In any event, in my experience, they're always "thrown around" here as a basis for discussion; they tell you what they see based on a set of data and are fodder for consideration.

When the models said on Sept 1 2011 that the Red Sox had, whatever, a 4% chance of collapsing, didn't it feel like the longest possible odds playing out in real time? It sure did to me. That's all the 4% is saying. Not that it can't happen, or won't.
And what I'm saying is that that "4%" is meaningless whereas you're saying it's a real number. Carl Crawford doesn't drop that easy soft liner against the Orioles that I could've freaking caught and all of a sudden the system was correct with it's 96% estimate?
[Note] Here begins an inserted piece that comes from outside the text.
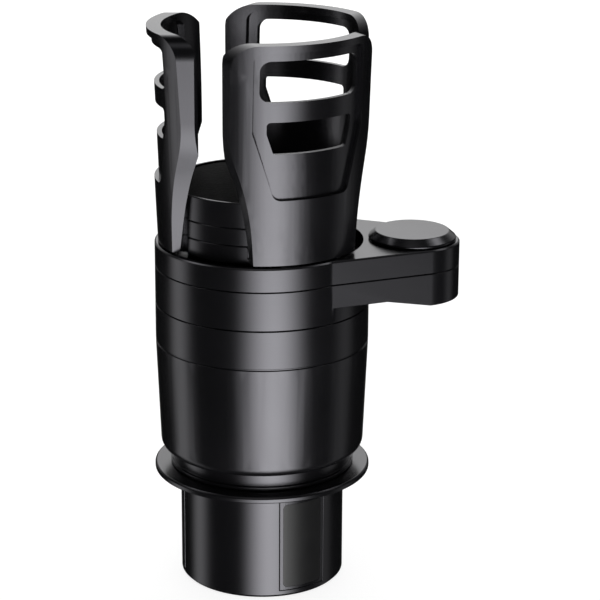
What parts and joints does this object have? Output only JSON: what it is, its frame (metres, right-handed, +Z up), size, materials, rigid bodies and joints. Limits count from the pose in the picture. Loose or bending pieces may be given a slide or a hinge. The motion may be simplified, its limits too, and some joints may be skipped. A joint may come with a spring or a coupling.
{
  "type": "cup holder expander",
  "caption": "Black plastic cup holder expander: base with sliding grip jaws, a turning cup, and a swing arm that carries a second holder with tall windowed claws.",
  "frame": {"origin": "centre of the base's flat underside, on the axis of the base and the cup", "axes": "+Z up along the cup axis, +X towards the swing arm's pivot, +Y completes the right-handed frame"},
  "size_m": [0.1248, 0.0908, 0.2301],
  "materials": {
    "black_plastic": "satin moulded ABS, fine grain",
    "rubber_pad": "matt soft grip pad",
    "foam": "closed cell foam, mottled",
    "steel": "zinc plated",
    "grey_acetal": "smooth acetal"
  },
  "bodies": {
    "base": {"base_sleeve": "black_plastic", "base_bottom_plate": "black_plastic", "base_plate_screws": "steel"},
    "cup": {"spindle": "black_plastic", "scroll_cam": "grey_acetal", "thrust_washer": "steel", "spindle_screw": "steel", "cup_body": "black_plastic", "cup_screws": "steel", "cup_floor_pad": "foam", "arm_collar": "black_plastic", "pivot_bolt": "steel", "pivot_bush": "grey_acetal", "pivot_spring_washer": "steel", "pivot_nut": "steel"},
    "upper_holder": {"upper_collar": "black_plastic", "pivot_cap": "black_plastic", "claw_carrier": "black_plastic", "carrier_screws": "steel", "spacer_lower": "black_plastic", "spacer_middle": "black_plastic", "spacer_upper": "black_plastic", "foam_pad": "foam", "claw_pin_front": "steel", "claw_pin_rear": "steel", "claw_pin_left": "steel", "claw_spring_front": "steel", "claw_spring_rear": "steel", "claw_spring_left": "steel"},
    "jaw_front": {"jaw_front": "black_plastic", "jaw_pad_front": "rubber_pad"},
    "claw_front": {"claw_front": "black_plastic"},
    "jaw_rear": {"jaw_rear": "black_plastic", "jaw_pad_rear": "rubber_pad"},
    "claw_rear": {"claw_rear": "black_plastic"},
    "jaw_left": {"jaw_left": "black_plastic", "jaw_pad_left": "rubber_pad"},
    "claw_left": {"claw_left": "black_plastic"}
  },
  "joints": [
    {"name": "cup_turn", "type": "hinge", "parent": "base", "child": "cup", "pos_m": [0, 0, 0.0485], "axis": [0, 0, 1], "range_deg": [0, 100]},
    {"name": "arm_swing", "type": "hinge", "parent": "cup", "child": "upper_holder", "pos_m": [0.0603, 0, 0.1332], "axis": [0, 0, 1], "range_deg": [-180, 180]},
    {"name": "jaw_slide_front", "type": "slide", "parent": "base", "child": "jaw_front", "axis": [0.5, -0.866, 0], "range_m": [0, 0.0081]},
    {"name": "claw_tilt_front", "type": "hinge", "parent": "upper_holder", "child": "claw_front", "pos_m": [0.01718, -0.03232, 0.13855], "axis": [0.8829, 0.4695, 0], "range_deg": [0, 5], "stiffness_Nm_per_rad": 2},
    {"name": "jaw_slide_rear", "type": "slide", "parent": "base", "child": "jaw_rear", "axis": [0.5, 0.866, 0], "range_m": [0, 0.0081]},
    {"name": "claw_tilt_rear", "type": "hinge", "parent": "upper_holder", "child": "claw_rear", "pos_m": [0.01718, 0.03232, 0.13855], "axis": [-0.8829, 0.4695, 0], "range_deg": [0, 5], "stiffness_Nm_per_rad": 2},
    {"name": "jaw_slide_left", "type": "slide", "parent": "base", "child": "jaw_left", "axis": [-1, 0, 0], "range_m": [0, 0.0081]},
    {"name": "claw_tilt_left", "type": "hinge", "parent": "upper_holder", "child": "claw_left", "pos_m": [-0.0366, 0, 0.13855], "axis": [0, -1, 0], "range_deg": [0, 5], "stiffness_Nm_per_rad": 2}
  ],
  "couplings": [
    {"joint": "jaw_slide_front", "follows": "cup_turn", "m_per_rad": 0.0045837},
    {"joint": "jaw_slide_rear", "follows": "cup_turn", "m_per_rad": 0.0045837},
    {"joint": "jaw_slide_left", "follows": "cup_turn", "m_per_rad": 0.0045837}
  ]
}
It literally cannot factor in any one of a million real, actual variables that happen on and off baseball fields that have real, actual effects on what happens. That's what I've been saying all along. BP says this, Fangraphs says this, and it's all completely irrelevant guesswork.

On-field results. Standings. Run differentials. Those are measures of what has happened (and include said variables,) and are factual.

Long story short, sorry I'm skeptical of theories that literally go against everything on-field results have been telling us, and were both brutally incorrect pre and mid-season.

Oh, they tell us now that the Sox have a 99.8% chance of making the playoffs? Great. That's reassuring. I watched 2004, 2011, and 2013. I watched the 2001 Mariners (and Yankees, for that matter) lose. I know it drives the numbers-driven insane, but things routinely happen, and often times they are completely unexpected and unexplainable.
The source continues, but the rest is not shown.